Fathonah berarti kecerdasan dan kebijaksanaan. Nabi Muhammad ﷺ adalah teladan dalam hal kecerdasan intelektual sekaligus kebijaksanaan dalam mengambil keputusan.
Allah menegaskan:

“Sesungguhnya telah ada pada (diri) Rasulullah itu suri teladan yang baik bagimu…”
(QS. Al-Ahzab: 21)

Dalam pendidikan, fathonah menuntun guru untuk kreatif dalam mengajar, peka terhadap kebutuhan anak, dan mampu menyelesaikan masalah dengan arif. Ki Hajar Dewantara menegaskan bahwa pendidikan harus memerdekakan anak agar tumbuh sesuai kodratnya.

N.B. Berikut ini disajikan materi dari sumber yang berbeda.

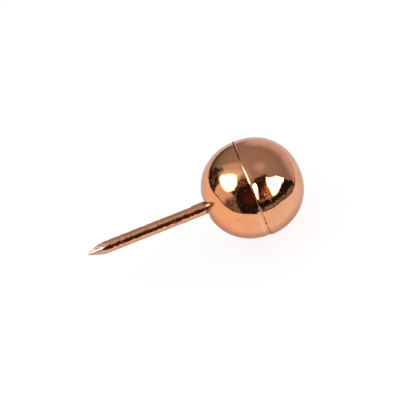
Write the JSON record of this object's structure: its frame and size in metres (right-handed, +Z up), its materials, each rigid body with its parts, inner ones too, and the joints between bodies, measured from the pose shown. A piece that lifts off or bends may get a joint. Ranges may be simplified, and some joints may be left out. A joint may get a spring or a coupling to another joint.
{
  "type": "ball-headed nail",
  "caption": "Nail with a round wire shank, a short blunt point and a bright copper-coloured hollow ball for a head, pressed from two lapped half shells",
  "frame": {"origin": "the middle of the small blunt flat at the nail's point", "axes": "+X runs along the shank from the point to the ball, +Z is up, and the nail lies level, as it is when driven into a wall"},
  "size_m": [0.0356, 0.016, 0.016],
  "materials": {
    "copper_wire": "gloss",
    "copper_rear": "polished",
    "copper_front": "polished",
    "filling": "matte"
  },
  "bodies": {
    "root": {"nail": "copper_wire", "rear_shell": "copper_rear", "front_shell": "copper_front", "core": "filling"}
  },
  "joints": []
}
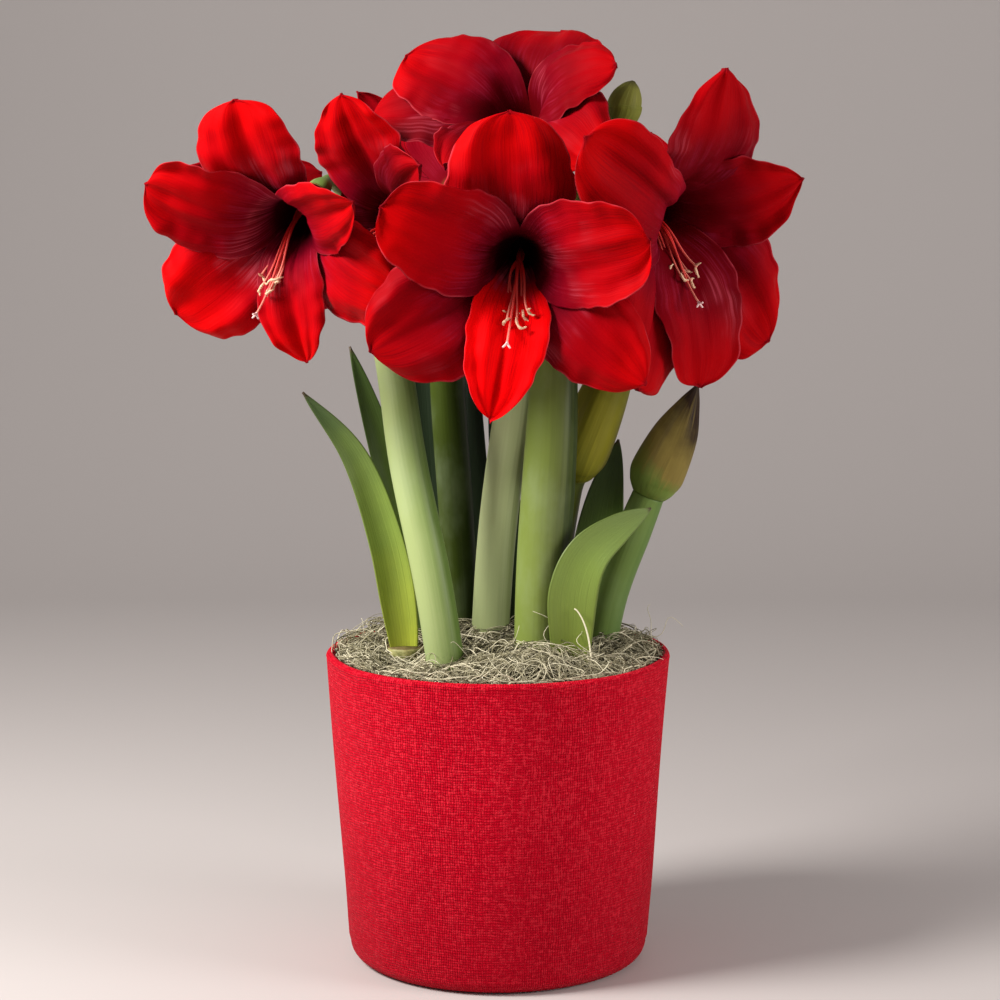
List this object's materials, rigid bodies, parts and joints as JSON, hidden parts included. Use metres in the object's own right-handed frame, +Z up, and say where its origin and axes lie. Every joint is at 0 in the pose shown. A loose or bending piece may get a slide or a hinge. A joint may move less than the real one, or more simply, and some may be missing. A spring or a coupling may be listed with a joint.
{
  "type": "potted amaryllis",
  "caption": "Potted amaryllis in flower: large red blooms on thick green stalks with strap leaves and buds, in a pot with a red woven cover, topped with dry moss.",
  "frame": {"origin": "middle of the pot's flat foot, on the surface it stands on", "axes": "+Z up the plant, -Y towards the viewer, whom the front bloom faces, and +X to the viewer's right"},
  "size_m": [0.3662, 0.3196, 0.5539],
  "materials": {
    "red_weave": "coarse woven, matt",
    "pot_plastic": "plain, matt",
    "soil": "crumbly, matt",
    "moss": "dry tangled strands, matt",
    "bulb": "papery skin, satin",
    "stalk": "waxy, satin",
    "leaf": "smooth, satin",
    "dark_leaf": "smooth, satin",
    "bud": "papery sheath, satin",
    "petal": "velvety, soft sheen",
    "stamen": "fine, matt"
  },
  "bodies": {
    "root": {"pot_shell": "pot_plastic", "pot_cover": "red_weave", "soil": "soil", "moss": "moss", "bulb_left": "bulb", "bulb_right": "bulb", "bulb_back": "bulb", "stalk_left": "stalk", "stalk_back": "stalk", "stalk_middle": "stalk", "stalk_front": "stalk", "stalk_hidden_bud": "stalk", "stalk_right_bud": "stalk", "bud_hidden": "bud", "bud_right": "bud", "bud_young": "bud", "leaf_left": "leaf", "leaf_left_back": "leaf", "leaf_dark_left": "dark_leaf", "leaf_dark_middle": "dark_leaf", "leaf_dark_right": "dark_leaf", "leaf_right_back": "leaf", "leaf_clasping": "leaf", "bloom_front": "petal", "bloom_left": "petal", "bloom_right": "petal", "bloom_middle_left": "petal", "bloom_top": "petal", "bloom_back_right": "petal", "bloom_back_left": "petal", "bloom_back": "petal", "stamens_front": "stamen", "stamens_left": "stamen", "stamens_right": "stamen", "stamens_middle_left": "stamen", "stamens_top": "stamen", "stamens_back_right": "stamen", "stamens_back_left": "stamen", "stamens_back": "stamen"}
  },
  "joints": []
}
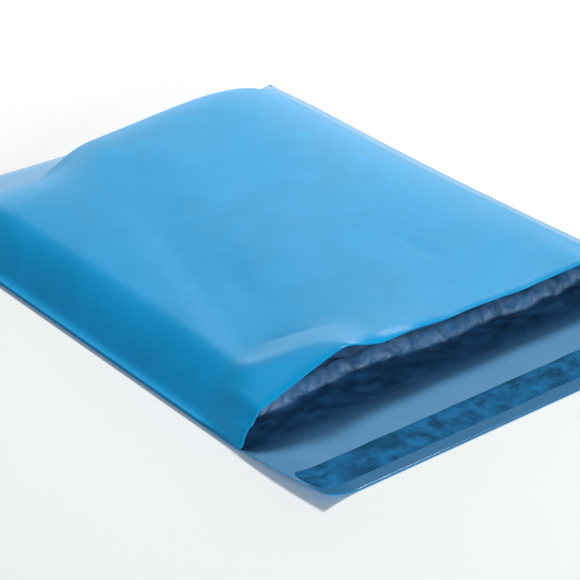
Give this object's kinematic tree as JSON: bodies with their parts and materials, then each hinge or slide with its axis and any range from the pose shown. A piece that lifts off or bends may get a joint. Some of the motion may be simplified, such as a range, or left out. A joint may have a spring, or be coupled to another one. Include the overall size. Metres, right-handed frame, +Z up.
{
  "type": "poly mailer bag",
  "caption": "Film mailing bag lying down, folded and side welded, puffed open at the mouth, with a peel-and-seal lip.",
  "frame": {"origin": "on the surface the bag lies on, under the middle of its outline", "axes": "+X across the bag, +Y from the mouth to the closed end, +Z up"},
  "size_m": [0.28, 0.392, 0.0344],
  "materials": {
    "film": "satin polythene film, light blue outside and dark blue grey inside, softly creased",
    "adhesive": "clear hot-melt glue bead",
    "liner": "crinkled glossy release film"
  },
  "bodies": {
    "root": {"bag_film": "film", "adhesive_strip": "adhesive", "release_liner": "liner"}
  },
  "joints": []
}
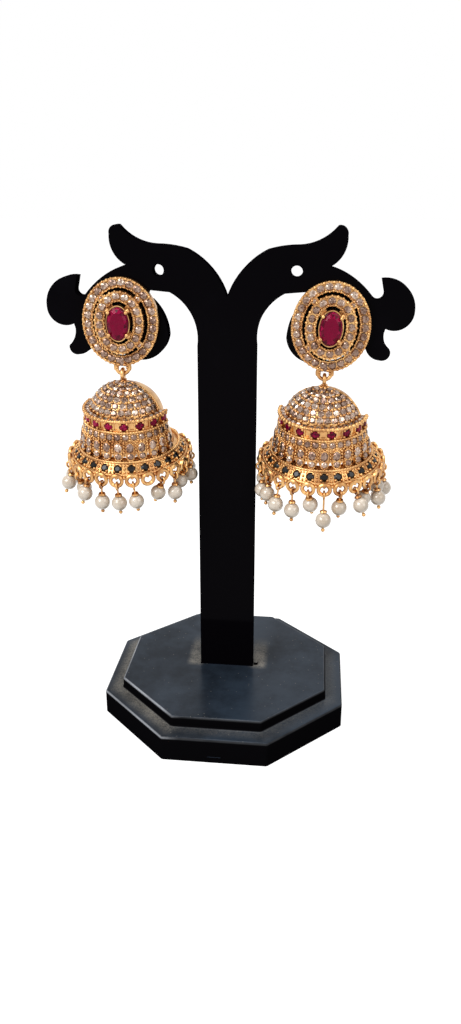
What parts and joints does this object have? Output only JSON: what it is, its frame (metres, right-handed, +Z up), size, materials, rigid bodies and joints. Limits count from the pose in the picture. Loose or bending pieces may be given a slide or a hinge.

Guru yang fathonah tidak hanya cerdas secara akademik, tetapi juga bijak dalam menggunakan metode yang sesuai dengan minat dan bakat siswa. John Dewey menambahkan bahwa kecerdasan sejati terlihat ketika anak diberi ruang untuk bereksperimen dan menemukan solusi melalui pengalaman. Guru yang fathonah akan menuntun anak bukan sekadar menjadi pintar, tetapi juga arif, bijak, dan mampu mengambil keputusan dalam hidup.

Pendidikan sebagai Jalan Membentuk Akhlak

Warisan nasihat almarhum H. Abdul Wahid Badri mengingatkan kita semua bahwa pendidikan bukan sekadar menambah pengetahuan, tetapi juga membentuk karakter, menumbuhkan iman, dan melahirkan akhlak mulia.
Sebagaimana sabda Rasulullah ﷺ:

“Sesungguhnya aku diutus untuk menyempurnakan akhlak yang mulia.”
(HR. Ahmad)

Empat sifat Nabi ini pada akhirnya bermuara pada visi Yayasan Pendidikan Bumi Kartini:
“Mencetak generasi unggul dalam prestasi, berakhlak mulia, berkepribadian Aswaja, dan berwawasan mendunia.”

Dengan merujuk pada pemikiran Ki Hajar Dewantara, Paulo Freire, dan John Dewey, kita dapat melihat bahwa sifat Nabi bukan hanya relevan bagi kehidupan beragama, tetapi juga sejalan dengan prinsip pendidikan universal: berbasis keteladanan, tanggung jawab, dialog, pengalaman, kecerdasan, dan kebijaksanaan. Inilah jalan untuk memanusiakan manusia dan membentuk generasi yang berilmu sekaligus berakhlak mulia.